AVAILABLE RECORDS
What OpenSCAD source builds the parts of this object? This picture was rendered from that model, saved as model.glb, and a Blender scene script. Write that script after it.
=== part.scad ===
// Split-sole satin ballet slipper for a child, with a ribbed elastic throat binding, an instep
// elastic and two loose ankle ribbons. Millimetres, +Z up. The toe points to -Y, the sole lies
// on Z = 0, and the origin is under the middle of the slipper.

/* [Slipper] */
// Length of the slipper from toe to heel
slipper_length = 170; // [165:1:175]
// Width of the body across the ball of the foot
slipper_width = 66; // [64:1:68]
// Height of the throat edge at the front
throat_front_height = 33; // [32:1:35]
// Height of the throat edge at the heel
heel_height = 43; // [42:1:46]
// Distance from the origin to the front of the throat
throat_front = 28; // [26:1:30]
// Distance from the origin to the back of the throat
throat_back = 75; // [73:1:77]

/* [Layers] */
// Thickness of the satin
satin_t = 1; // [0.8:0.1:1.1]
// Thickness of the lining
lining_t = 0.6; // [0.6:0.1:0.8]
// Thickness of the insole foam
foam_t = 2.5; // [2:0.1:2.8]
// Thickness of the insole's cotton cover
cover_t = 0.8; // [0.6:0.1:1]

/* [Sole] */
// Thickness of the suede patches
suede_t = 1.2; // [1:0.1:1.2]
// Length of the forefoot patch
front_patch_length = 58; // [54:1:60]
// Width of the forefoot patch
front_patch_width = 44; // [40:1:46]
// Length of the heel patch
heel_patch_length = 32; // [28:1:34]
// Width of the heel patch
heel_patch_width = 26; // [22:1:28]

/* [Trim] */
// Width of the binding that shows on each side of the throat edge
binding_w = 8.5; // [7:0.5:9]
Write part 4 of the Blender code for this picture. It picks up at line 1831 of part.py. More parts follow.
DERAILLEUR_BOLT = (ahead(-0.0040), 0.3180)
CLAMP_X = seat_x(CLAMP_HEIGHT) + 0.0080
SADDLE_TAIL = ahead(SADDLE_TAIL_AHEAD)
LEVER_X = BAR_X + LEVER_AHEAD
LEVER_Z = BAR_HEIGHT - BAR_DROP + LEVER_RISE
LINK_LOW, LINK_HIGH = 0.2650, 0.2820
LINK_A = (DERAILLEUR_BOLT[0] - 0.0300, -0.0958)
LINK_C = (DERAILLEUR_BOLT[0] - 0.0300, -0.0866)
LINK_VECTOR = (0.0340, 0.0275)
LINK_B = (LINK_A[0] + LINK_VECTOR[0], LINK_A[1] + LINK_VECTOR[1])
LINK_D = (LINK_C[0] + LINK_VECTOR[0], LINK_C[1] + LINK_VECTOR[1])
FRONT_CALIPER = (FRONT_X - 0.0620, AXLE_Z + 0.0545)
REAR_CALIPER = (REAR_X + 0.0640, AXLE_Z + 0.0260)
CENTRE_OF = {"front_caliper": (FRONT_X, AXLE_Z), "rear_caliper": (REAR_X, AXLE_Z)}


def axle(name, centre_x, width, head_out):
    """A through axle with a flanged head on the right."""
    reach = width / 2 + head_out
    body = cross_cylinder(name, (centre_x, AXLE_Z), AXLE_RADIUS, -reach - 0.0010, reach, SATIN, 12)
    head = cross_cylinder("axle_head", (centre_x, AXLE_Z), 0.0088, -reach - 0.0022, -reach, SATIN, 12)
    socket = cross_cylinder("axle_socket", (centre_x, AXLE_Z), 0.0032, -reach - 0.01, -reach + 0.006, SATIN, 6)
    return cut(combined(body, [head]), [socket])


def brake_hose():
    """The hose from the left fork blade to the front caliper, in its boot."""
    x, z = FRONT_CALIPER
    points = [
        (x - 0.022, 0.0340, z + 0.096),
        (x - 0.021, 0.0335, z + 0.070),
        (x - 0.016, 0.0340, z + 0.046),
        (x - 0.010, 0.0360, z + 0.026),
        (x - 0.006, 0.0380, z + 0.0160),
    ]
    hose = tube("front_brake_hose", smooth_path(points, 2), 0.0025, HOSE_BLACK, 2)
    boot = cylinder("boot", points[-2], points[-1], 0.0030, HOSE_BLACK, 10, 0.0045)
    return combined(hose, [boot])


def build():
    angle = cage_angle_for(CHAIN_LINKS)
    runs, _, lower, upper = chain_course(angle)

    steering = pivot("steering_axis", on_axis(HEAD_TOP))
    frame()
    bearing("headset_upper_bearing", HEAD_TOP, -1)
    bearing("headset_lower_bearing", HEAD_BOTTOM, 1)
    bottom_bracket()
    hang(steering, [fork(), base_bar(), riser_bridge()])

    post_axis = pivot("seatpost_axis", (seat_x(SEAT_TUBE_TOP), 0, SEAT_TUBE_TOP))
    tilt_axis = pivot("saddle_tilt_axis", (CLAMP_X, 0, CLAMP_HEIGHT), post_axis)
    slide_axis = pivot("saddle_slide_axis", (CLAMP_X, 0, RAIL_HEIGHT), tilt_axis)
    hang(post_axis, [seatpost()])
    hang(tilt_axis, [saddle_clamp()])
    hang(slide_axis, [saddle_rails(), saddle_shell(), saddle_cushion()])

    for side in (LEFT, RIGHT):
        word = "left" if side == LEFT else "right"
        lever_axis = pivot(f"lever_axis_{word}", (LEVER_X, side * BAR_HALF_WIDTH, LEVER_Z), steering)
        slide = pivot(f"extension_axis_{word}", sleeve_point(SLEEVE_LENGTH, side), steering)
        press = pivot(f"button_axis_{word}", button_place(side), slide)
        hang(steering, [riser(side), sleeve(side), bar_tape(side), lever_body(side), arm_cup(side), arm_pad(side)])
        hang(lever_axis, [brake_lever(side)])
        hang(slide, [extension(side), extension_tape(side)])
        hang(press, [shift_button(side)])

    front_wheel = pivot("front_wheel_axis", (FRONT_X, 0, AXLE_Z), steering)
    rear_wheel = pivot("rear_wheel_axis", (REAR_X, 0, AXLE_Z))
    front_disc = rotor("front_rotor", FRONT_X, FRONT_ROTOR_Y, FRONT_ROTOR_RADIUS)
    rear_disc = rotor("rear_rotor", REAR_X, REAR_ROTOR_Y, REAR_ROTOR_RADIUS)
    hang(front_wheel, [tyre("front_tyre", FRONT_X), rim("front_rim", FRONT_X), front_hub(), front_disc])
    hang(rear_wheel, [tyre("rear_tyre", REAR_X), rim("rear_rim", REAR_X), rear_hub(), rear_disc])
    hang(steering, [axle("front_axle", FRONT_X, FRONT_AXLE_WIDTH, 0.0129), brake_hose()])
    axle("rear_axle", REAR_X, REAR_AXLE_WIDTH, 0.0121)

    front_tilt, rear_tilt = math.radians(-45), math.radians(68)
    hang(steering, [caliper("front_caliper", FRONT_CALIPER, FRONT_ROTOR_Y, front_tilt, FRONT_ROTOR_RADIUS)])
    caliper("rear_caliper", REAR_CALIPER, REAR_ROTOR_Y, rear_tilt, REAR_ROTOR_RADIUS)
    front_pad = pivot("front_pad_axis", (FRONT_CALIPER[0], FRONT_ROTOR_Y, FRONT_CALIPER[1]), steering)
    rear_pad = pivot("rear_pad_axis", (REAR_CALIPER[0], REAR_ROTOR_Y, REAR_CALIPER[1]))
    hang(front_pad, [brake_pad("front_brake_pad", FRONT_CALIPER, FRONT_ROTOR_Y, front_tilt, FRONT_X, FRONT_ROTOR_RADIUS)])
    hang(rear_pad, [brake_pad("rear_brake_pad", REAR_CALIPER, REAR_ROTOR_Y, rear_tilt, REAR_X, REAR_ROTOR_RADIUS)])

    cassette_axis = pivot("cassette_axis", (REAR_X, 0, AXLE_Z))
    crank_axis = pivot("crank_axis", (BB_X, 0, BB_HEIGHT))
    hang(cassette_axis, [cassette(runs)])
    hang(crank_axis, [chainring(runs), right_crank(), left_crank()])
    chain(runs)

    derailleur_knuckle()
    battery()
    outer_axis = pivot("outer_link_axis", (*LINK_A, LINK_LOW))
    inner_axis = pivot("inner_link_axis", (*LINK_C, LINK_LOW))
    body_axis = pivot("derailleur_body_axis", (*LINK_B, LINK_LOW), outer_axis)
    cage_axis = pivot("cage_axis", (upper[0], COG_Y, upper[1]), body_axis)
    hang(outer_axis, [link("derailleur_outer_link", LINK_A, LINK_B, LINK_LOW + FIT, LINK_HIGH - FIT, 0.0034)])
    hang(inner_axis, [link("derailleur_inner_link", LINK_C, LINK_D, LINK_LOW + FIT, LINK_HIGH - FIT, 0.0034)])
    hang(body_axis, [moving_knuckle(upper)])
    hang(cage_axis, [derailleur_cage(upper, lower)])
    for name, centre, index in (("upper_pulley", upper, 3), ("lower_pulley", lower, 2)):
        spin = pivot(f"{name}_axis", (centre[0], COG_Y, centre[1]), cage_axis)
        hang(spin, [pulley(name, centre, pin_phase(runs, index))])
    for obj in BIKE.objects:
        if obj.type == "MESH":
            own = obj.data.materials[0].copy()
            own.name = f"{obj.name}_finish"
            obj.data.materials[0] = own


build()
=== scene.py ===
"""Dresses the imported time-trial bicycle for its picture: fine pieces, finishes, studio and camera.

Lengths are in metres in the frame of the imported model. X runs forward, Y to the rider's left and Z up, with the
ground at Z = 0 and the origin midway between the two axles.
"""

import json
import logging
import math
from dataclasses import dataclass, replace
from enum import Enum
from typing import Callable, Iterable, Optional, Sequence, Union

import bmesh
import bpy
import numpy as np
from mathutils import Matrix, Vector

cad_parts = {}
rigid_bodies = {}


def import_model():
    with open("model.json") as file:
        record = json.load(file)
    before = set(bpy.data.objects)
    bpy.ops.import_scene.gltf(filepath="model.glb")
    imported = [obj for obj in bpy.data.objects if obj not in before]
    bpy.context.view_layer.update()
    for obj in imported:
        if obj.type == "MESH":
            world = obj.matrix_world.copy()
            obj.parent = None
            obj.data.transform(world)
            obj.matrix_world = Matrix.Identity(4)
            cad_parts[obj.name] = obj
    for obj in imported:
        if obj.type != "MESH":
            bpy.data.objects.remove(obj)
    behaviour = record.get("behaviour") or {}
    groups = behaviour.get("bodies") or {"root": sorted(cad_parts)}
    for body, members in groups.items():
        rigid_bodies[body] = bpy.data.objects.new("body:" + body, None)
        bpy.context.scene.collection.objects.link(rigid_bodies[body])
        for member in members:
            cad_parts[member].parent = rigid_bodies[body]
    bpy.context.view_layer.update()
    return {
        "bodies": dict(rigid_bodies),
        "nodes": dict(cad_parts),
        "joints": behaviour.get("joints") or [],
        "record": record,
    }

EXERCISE
Above are the records; from them, give again exactly the lines from the one containing "derailleur_knuckle()" to the one containing "world = obj.matrix_world.copy()", both lines included, and nothing more.

TASK RESULT
    derailleur_knuckle()
    battery()
    outer_axis = pivot("outer_link_axis", (*LINK_A, LINK_LOW))
    inner_axis = pivot("inner_link_axis", (*LINK_C, LINK_LOW))
    body_axis = pivot("derailleur_body_axis", (*LINK_B, LINK_LOW), outer_axis)
    cage_axis = pivot("cage_axis", (upper[0], COG_Y, upper[1]), body_axis)
    hang(outer_axis, [link("derailleur_outer_link", LINK_A, LINK_B, LINK_LOW + FIT, LINK_HIGH - FIT, 0.0034)])
    hang(inner_axis, [link("derailleur_inner_link", LINK_C, LINK_D, LINK_LOW + FIT, LINK_HIGH - FIT, 0.0034)])
    hang(body_axis, [moving_knuckle(upper)])
    hang(cage_axis, [derailleur_cage(upper, lower)])
    for name, centre, index in (("upper_pulley", upper, 3), ("lower_pulley", lower, 2)):
        spin = pivot(f"{name}_axis", (centre[0], COG_Y, centre[1]), cage_axis)
        hang(spin, [pulley(name, centre, pin_phase(runs, index))])
    for obj in BIKE.objects:
        if obj.type == "MESH":
            own = obj.data.materials[0].copy()
            own.name = f"{obj.name}_finish"
            obj.data.materials[0] = own


build()
=== scene.py ===
"""Dresses the imported time-trial bicycle for its picture: fine pieces, finishes, studio and camera.

Lengths are in metres in the frame of the imported model. X runs forward, Y to the rider's left and Z up, with the
ground at Z = 0 and the origin midway between the two axles.
"""

import json
import logging
import math
from dataclasses import dataclass, replace
from enum import Enum
from typing import Callable, Iterable, Optional, Sequence, Union

import bmesh
import bpy
import numpy as np
from mathutils import Matrix, Vector

cad_parts = {}
rigid_bodies = {}


def import_model():
    with open("model.json") as file:
        record = json.load(file)
    before = set(bpy.data.objects)
    bpy.ops.import_scene.gltf(filepath="model.glb")
    imported = [obj for obj in bpy.data.objects if obj not in before]
    bpy.context.view_layer.update()
    for obj in imported:
        if obj.type == "MESH":
            world = obj.matrix_world.copy()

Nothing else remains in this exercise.